In FY24, Indian mutual funds raised a total of Rs. 66,364 crore through 185 NFOs. This was slightly higher than the NFO flows in FY23 but significantly lower than the collections in FY22, which surpassed Rs. 1 trillion. This is unusual given that the Nifty and Sensex were near all-time highs.

Several factors contributed to this:

  1. Regulatory Constraints: Each fund house can only have one fund per key category, such as large-cap or mid-cap. This restriction has shifted the focus to thematic and sectoral funds.
  2. Strategic Focus: Major AMCs are concentrating on expanding their Systematic Investment Plan (SIP) franchises instead of launching numerous new funds through NFOs.
  3. Tax Changes: From April 2023, debt funds with less than 35% equity exposure lost the benefits of indexation for long-term gains, reducing their appeal.

Shifts in NFO Themes and Allocations

The data from FY24 shows a significant move towards thematic and hybrid mutual funds. Here is a detailed look at the NFO landscape:

  • Thematic Funds: These funds led the way, collecting over Rs. 27,283 crore, which was more than 40% of the total NFO flows. They include sector-specific funds, focused funds, and dividend yield funds, appealing to investors looking for targeted investment opportunities.
  • Hybrid Funds: Hybrid funds raised Rs. 15,454 crore, making them the second-largest category. These funds blend equity and debt investments, providing a balanced approach to managing risk and return.

The Rise of Hybrid Mutual Funds

Hybrid mutual funds, which mix equity and debt, have become increasingly popular in 2024. They offer a balanced approach, combining the growth potential of equities with the stability of debt. This makes them attractive in volatile markets.

Advantages of Hybrid Funds

  1. Balanced Risk and Reward: By investing in both equities and debt, hybrid funds aim to offer stable returns while mitigating risks.
  2. Flexible Asset Allocation: Fund managers can adjust the balance of equities and debt based on market conditions to optimise returns.
  3. Tax Efficiency: Hybrid funds with over 65% equity allocation benefit from the tax treatment of equity funds, enhancing their attractiveness.

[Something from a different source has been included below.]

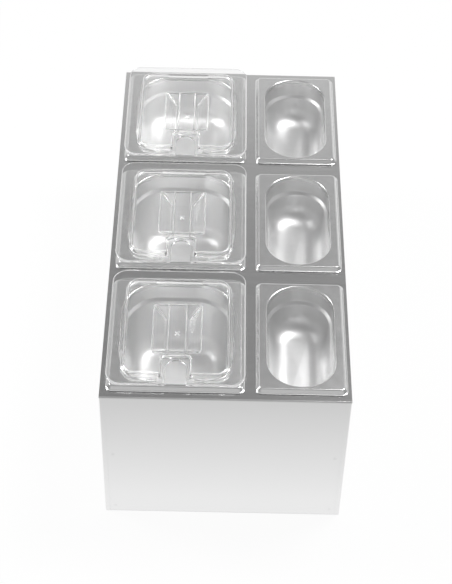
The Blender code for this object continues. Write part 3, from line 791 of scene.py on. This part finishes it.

Monthly NFO Flows and Key Observations

Examining the monthly NFO flows in FY24 reveals several trends:

  • April to June 2023: Thematic funds dominated, with hybrid funds also making significant contributions.
  • July to September 2023: There was a notable increase in NFO activity, especially in thematic and hybrid funds, with September recording the highest monthly flow at Rs. 7,795 crore.
  • October to December 2023: Thematic funds continued to lead, while hybrid funds maintained strong flows, peaking in December with Rs. 9,872 crore.
  • January to March 2024: Hybrid funds consistently contributed, with February marking the highest NFO flow at Rs. 11,720 crore.

Comparing FY24 and FY23

Comparing FY24 to FY23 reveals some distinct shifts:

  • Decline in Debt Funds: Changes in tax treatment made debt funds less attractive, reducing their NFO flows.
  • Rise in Thematic and Sectoral Funds: Investors showed increased interest in funds focused on specific sectors and themes, seeking higher returns despite higher risks.
  • Growth of Hybrid Funds: Hybrid funds saw a significant rise in interest, reflecting a broader acceptance of diversified investment strategies.

Conclusion

In 2024, NFOs are playing a critical role in shaping the investment landscape. The significant rise in thematic and hybrid mutual funds highlights a shift towards diversified and targeted investment strategies. For investors, NFOs offer an opportunity to invest in innovative funds from the outset, potentially reaping early benefits.

While the subdued performance of debt funds due to tax changes has shifted focus to equity and hybrid funds, the overall trend indicates a growing acceptance of rule-based asset allocation. Investors are increasingly recognising the benefits of diversified portfolios that balance risk and return.

As the investment game continues to evolve, staying informed about NFO trends and leveraging these opportunities can help investors achieve their financial goals. Embracing the potential of NFOs and hybrid mutual funds is essential for navigating the dynamic and ever-changing investment landscape.